=== Recorded information ===
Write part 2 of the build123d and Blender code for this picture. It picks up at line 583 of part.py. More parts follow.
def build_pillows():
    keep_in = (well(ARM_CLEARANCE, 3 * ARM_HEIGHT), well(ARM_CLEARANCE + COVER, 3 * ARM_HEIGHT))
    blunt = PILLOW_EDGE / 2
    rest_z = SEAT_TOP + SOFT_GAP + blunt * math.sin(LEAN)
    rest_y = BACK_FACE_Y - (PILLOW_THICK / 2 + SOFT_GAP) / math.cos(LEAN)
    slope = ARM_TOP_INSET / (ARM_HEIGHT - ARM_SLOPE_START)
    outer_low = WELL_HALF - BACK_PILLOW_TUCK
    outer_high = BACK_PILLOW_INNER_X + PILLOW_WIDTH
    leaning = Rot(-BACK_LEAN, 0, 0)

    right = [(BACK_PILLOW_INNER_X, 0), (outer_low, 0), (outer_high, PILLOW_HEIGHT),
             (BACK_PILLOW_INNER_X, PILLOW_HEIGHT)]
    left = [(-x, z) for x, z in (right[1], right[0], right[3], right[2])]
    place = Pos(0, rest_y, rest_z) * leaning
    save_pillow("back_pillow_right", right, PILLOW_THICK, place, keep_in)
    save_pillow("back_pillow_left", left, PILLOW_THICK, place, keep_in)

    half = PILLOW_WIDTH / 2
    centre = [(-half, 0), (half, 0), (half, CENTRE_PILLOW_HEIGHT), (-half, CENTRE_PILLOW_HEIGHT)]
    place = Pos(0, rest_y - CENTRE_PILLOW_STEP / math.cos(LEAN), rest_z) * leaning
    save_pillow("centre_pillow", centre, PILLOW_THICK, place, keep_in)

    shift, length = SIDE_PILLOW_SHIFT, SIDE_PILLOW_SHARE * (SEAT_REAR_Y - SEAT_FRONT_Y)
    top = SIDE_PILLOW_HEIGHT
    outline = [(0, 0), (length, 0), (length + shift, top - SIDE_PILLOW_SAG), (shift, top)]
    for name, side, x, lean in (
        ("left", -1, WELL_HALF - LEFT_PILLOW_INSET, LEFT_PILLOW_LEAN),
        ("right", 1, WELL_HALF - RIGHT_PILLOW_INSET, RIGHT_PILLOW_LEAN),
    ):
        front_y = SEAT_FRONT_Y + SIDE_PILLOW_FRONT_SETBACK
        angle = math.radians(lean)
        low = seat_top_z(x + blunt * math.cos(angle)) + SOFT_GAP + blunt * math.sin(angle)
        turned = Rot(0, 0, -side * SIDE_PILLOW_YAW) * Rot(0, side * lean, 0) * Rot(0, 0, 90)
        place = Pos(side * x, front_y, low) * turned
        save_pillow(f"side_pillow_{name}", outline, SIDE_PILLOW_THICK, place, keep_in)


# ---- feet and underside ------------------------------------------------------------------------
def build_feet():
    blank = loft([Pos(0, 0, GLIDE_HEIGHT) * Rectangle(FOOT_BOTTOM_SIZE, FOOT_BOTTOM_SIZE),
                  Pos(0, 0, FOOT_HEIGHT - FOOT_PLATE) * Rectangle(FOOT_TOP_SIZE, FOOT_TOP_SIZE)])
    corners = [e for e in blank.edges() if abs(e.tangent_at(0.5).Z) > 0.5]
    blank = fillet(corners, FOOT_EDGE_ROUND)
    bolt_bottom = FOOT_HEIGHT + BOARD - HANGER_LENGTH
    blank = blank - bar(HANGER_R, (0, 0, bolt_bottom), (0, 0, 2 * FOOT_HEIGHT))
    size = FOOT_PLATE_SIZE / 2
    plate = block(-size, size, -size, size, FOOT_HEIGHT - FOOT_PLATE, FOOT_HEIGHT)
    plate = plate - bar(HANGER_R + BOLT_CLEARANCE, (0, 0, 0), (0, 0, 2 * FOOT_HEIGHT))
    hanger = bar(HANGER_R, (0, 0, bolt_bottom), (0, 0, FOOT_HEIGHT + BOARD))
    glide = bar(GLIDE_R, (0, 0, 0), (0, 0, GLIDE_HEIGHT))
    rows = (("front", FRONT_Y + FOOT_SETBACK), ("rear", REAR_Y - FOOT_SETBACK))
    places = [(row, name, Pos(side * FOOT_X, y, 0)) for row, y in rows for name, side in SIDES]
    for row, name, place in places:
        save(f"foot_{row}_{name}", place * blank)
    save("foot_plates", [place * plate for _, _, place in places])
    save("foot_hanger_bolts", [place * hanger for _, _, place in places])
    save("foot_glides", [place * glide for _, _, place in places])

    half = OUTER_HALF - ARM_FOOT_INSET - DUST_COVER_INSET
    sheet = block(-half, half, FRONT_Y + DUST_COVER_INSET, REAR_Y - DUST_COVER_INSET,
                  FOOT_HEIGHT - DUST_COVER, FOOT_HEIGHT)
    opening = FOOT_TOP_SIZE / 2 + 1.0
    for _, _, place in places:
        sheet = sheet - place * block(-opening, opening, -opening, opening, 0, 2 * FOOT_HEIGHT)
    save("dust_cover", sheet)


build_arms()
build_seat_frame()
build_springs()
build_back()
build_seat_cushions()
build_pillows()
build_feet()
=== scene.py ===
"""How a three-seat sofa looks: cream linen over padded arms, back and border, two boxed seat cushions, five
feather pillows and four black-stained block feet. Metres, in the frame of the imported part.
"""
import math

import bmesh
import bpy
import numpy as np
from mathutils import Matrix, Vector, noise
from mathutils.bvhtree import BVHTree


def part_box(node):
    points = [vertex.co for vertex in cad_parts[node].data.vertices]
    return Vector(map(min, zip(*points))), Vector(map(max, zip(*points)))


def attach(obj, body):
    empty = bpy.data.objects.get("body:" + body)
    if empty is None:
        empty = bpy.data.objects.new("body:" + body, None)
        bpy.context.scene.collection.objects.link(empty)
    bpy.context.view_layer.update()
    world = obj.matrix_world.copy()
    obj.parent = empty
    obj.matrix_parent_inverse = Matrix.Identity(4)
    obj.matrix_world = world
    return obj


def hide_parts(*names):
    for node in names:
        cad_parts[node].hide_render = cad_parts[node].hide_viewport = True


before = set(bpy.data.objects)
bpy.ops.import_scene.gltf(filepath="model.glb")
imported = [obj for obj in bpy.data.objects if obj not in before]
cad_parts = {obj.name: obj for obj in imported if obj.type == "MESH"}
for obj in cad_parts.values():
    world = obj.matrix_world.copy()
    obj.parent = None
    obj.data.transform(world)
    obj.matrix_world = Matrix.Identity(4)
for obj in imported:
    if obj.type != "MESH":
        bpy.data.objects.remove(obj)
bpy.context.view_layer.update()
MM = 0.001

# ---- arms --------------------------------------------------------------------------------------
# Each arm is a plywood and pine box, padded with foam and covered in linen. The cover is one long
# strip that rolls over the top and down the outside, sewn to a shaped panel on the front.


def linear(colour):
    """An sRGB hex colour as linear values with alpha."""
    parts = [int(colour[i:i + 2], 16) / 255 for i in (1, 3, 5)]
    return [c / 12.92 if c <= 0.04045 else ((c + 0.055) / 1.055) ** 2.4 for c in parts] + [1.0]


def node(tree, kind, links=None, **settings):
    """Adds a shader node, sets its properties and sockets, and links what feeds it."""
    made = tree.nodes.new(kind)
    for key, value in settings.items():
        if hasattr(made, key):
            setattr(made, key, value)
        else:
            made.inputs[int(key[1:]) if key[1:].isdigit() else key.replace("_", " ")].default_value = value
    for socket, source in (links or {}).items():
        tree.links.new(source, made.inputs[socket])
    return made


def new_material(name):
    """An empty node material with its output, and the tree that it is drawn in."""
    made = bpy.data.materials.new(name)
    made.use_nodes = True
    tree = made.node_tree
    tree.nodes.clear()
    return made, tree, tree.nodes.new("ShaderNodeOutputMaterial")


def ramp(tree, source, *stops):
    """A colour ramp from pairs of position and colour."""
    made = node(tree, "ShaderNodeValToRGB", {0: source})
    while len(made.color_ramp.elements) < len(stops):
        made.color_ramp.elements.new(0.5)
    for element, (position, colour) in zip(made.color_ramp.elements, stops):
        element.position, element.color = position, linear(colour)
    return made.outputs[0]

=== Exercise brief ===
Find the word "context" in the material, then list each line that holds it.

=== Output ===
        bpy.context.scene.collection.objects.link(empty)
    bpy.context.view_layer.update()
bpy.context.view_layer.update()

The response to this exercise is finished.